-- BEGIN --

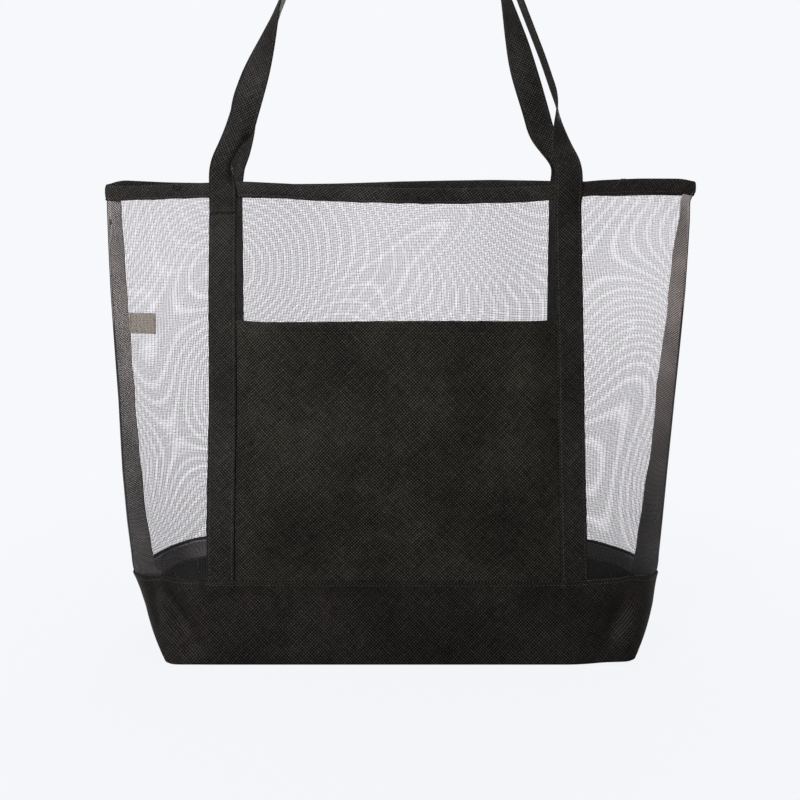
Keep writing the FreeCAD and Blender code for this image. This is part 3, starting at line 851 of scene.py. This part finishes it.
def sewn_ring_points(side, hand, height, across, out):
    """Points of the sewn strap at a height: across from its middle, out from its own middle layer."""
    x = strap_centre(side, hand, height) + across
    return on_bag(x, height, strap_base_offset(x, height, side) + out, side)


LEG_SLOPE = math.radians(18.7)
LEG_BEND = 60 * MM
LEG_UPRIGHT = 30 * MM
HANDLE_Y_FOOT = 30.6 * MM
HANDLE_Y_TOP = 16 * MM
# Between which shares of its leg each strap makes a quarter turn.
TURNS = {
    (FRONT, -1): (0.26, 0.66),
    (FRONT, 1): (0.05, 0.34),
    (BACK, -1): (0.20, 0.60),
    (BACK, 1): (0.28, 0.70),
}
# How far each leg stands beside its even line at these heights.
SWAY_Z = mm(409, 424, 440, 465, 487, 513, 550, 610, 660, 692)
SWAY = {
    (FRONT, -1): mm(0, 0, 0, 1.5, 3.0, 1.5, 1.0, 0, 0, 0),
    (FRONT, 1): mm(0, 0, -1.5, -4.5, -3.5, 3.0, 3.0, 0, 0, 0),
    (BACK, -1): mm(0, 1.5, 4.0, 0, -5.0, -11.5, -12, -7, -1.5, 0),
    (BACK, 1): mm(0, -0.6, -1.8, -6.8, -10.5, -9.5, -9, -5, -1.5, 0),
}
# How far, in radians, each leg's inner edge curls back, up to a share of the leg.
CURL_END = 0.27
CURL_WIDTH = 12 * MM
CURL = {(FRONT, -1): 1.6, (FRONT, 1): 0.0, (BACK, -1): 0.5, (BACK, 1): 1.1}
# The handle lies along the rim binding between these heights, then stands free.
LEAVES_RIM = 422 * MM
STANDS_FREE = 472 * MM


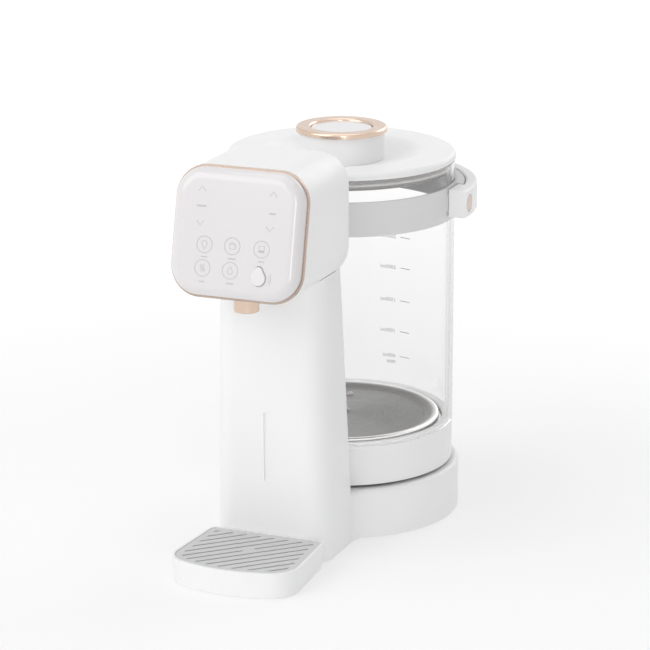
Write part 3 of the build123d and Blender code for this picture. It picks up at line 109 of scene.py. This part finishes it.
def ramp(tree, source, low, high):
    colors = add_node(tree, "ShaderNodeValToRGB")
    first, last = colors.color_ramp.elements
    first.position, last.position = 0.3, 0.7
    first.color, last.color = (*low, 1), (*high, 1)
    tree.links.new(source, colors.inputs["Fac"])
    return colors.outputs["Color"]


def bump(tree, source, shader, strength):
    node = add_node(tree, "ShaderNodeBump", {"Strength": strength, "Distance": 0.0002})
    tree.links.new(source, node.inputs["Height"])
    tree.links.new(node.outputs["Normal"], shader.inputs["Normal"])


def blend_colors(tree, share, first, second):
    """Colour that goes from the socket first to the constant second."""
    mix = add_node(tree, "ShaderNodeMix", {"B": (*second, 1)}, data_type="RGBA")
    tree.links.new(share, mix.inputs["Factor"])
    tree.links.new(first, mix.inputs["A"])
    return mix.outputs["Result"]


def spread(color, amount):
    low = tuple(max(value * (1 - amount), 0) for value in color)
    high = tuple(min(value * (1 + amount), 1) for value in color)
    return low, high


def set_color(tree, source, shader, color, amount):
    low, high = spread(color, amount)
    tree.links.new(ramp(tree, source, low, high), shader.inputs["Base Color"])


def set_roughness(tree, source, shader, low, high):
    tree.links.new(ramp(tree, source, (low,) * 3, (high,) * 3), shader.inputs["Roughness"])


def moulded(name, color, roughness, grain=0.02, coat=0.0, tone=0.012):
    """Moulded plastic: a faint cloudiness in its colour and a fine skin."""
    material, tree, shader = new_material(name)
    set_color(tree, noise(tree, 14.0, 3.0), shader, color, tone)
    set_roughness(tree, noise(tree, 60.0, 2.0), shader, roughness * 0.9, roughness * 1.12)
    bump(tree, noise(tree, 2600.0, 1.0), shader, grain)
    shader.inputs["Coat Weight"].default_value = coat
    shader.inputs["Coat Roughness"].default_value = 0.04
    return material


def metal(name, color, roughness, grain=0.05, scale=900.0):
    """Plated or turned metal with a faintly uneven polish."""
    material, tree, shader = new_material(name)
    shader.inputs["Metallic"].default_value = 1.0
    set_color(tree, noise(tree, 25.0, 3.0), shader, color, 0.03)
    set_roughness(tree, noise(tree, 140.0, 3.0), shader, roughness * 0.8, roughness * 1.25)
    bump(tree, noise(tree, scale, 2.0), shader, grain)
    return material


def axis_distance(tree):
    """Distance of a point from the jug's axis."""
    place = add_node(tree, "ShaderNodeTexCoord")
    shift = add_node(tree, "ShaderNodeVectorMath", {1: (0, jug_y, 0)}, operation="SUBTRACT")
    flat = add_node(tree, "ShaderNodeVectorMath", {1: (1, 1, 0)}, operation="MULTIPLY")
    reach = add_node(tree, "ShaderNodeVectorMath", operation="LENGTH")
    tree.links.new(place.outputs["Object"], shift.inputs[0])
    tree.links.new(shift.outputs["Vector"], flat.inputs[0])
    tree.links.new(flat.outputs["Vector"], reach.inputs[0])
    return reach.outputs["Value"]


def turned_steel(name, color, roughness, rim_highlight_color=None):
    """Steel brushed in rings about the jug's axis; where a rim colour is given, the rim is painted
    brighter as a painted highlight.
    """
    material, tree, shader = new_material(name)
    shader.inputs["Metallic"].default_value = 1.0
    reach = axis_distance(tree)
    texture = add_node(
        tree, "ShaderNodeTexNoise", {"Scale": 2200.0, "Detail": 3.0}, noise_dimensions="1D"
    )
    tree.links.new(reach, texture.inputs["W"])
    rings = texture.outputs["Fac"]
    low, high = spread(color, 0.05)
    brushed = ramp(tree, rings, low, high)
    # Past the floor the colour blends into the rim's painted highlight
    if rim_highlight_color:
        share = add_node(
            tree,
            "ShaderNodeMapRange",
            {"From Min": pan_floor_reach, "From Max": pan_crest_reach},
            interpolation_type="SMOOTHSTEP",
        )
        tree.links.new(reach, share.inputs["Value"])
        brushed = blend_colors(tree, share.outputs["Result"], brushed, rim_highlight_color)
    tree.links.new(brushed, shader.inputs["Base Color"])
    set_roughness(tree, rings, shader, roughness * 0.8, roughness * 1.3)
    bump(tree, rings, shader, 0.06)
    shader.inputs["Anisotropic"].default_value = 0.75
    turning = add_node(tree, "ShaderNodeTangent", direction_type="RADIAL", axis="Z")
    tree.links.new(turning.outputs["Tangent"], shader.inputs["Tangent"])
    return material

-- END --

→ WRITTEN EXERCISE
Give again, word for word, the lines of the listing, starting at its first line and ending with the line containing "STANDS_FREE = 472 * MM".

→ THE ANSWER
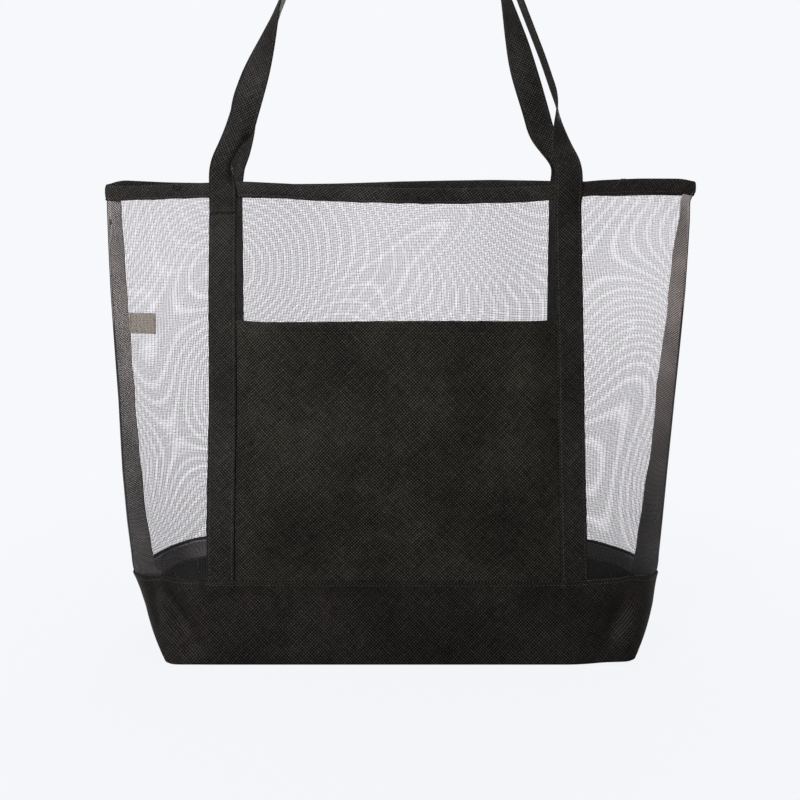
Keep writing the FreeCAD and Blender code for this image. This is part 3, starting at line 851 of scene.py. This part finishes it.
def sewn_ring_points(side, hand, height, across, out):
    """Points of the sewn strap at a height: across from its middle, out from its own middle layer."""
    x = strap_centre(side, hand, height) + across
    return on_bag(x, height, strap_base_offset(x, height, side) + out, side)


LEG_SLOPE = math.radians(18.7)
LEG_BEND = 60 * MM
LEG_UPRIGHT = 30 * MM
HANDLE_Y_FOOT = 30.6 * MM
HANDLE_Y_TOP = 16 * MM
# Between which shares of its leg each strap makes a quarter turn.
TURNS = {
    (FRONT, -1): (0.26, 0.66),
    (FRONT, 1): (0.05, 0.34),
    (BACK, -1): (0.20, 0.60),
    (BACK, 1): (0.28, 0.70),
}
# How far each leg stands beside its even line at these heights.
SWAY_Z = mm(409, 424, 440, 465, 487, 513, 550, 610, 660, 692)
SWAY = {
    (FRONT, -1): mm(0, 0, 0, 1.5, 3.0, 1.5, 1.0, 0, 0, 0),
    (FRONT, 1): mm(0, 0, -1.5, -4.5, -3.5, 3.0, 3.0, 0, 0, 0),
    (BACK, -1): mm(0, 1.5, 4.0, 0, -5.0, -11.5, -12, -7, -1.5, 0),
    (BACK, 1): mm(0, -0.6, -1.8, -6.8, -10.5, -9.5, -9, -5, -1.5, 0),
}
# How far, in radians, each leg's inner edge curls back, up to a share of the leg.
CURL_END = 0.27
CURL_WIDTH = 12 * MM
CURL = {(FRONT, -1): 1.6, (FRONT, 1): 0.0, (BACK, -1): 0.5, (BACK, 1): 1.1}
# The handle lies along the rim binding between these heights, then stands free.
LEAVES_RIM = 422 * MM
STANDS_FREE = 472 * MM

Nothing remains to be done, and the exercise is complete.